She grew up in Montgomery, Alabama, like me, but a couple of generations before I came along. For   high school research papers, I spent time in the downtown library that’s named in her honor; I’d never noticed the library’s name, and I certainly never knew the story behind it.

There’s more fine print on this portrait than on most of my Book of Ancestors tributes; I wanted to get as much of this story on the page as I could fit, since there’s so much here to tell, so much that might otherwise be overlooked. So, here’s that fine print, in case you had trouble making it out, above:

Juliette Hampton Morgan (1914-1957): Montgomery Librarian & A Champion Of Justice “One feels that history is being made in Montgomery these days…” – Letter to the editor, Montgomery Advertiser, Dec. 12, 1955. * A granddaughter of the Confederacy, born into Montgomery’s social elite – as an advocate for racial justice, she was vilified, shunned, and harassed. Morgan frequently protested injustice in letters to the editors of Alabama newspapers, she attended & organized interracial prayer meetings in Montgomery, and she argued for anti-lunching legislation, the elimination of the poll tax, and the end of segregation – all while friends & family abandoned her. “The cuts from old friends, the ringing telephone with anonymous voices, I know how it feels when butterflies in your stomach turn to buzzards.” In July of 1957, a cross was burned on her lawn; the next day she resigned from the library. That night, she took her own life. Today, the Montgomery central branch library is named in her honor. “The angels laid her away; may she rest forever in power.”

… And still, for lack of space, plenty more details had to be left out.
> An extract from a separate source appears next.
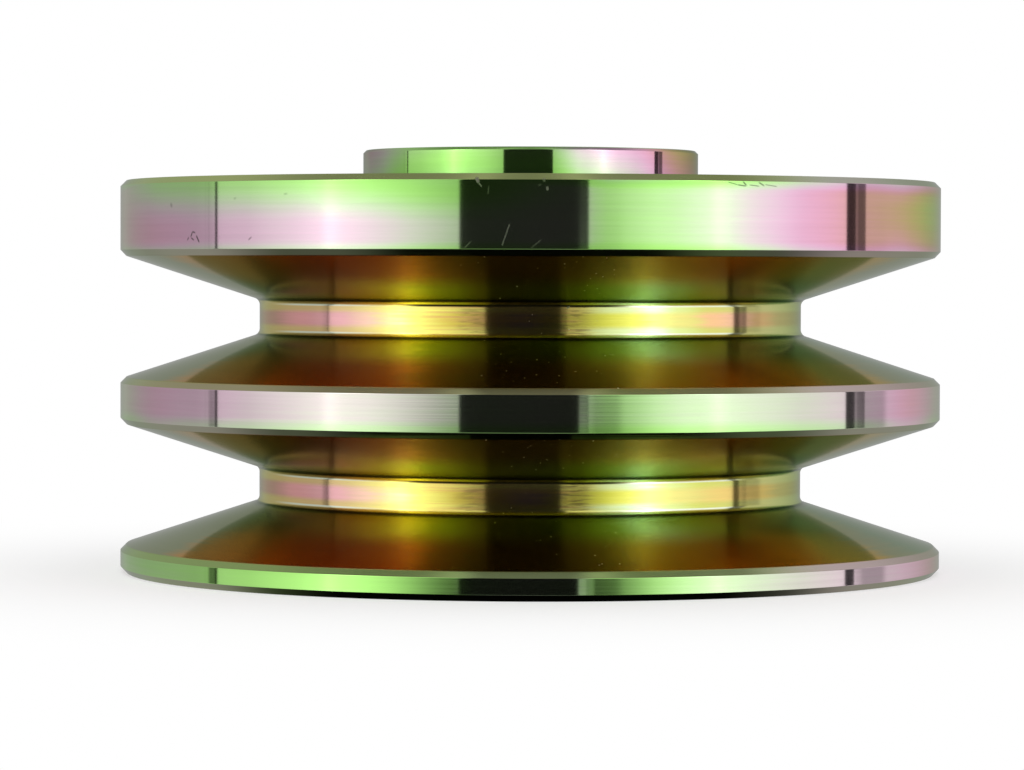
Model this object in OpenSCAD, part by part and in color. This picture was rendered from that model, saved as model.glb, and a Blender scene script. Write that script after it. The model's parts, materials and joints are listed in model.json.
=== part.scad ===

There’s this: that white citizens of Montgomery demanded the library fire Morgan for her outspoken politics; and when the library refused — a notable stance, for that time and place — angry citizens burned their library cards in protest.

Think of that.

And there’s this: that Morgan suffered from panic attacks all her life and as a result couldn’t drive a car. Otherwise a woman of her social position wouldn’t have found herself relying daily on public transportation. But it was on those Montgomery buses, in the years leading up to that landmark boycott, that Morgan’s social consciousness found its essential cause. More than once, when she saw a black passenger mistreated, Morgan pulled the bus’s emergency brake and brought its wheels screaming to a halt. In one letter to the editor of the Montgomery Advertiser, she took care to single out by name the few white drivers who treated their black passengers well (Mr. Alton Courtney, Mr. Eliot I. Newman); then she turned her pen angrily toward the others, those drivers who hurled slurs and insults and took their black patrons’ money, then sent them to the back entrance of the bus, only to shut their doors and speed away.

She compared the protestors in Montgomery to Thoreau and to Gandhi.

Some old friends declared her insane.

One night during the boycott, Martin Luther King spoke to a meeting of the Council of Human Relations in Montgomery. Juliette Morgan sat that night with Virginia Durr: another white woman, another descendent of privilege, and another outspoken advocate for change. A member of the racist White Citizens Council infiltrated the meeting, and Morgan recognized the man.

“You know,” she told Durr, “I feel like somebody is pointing a gun at me.”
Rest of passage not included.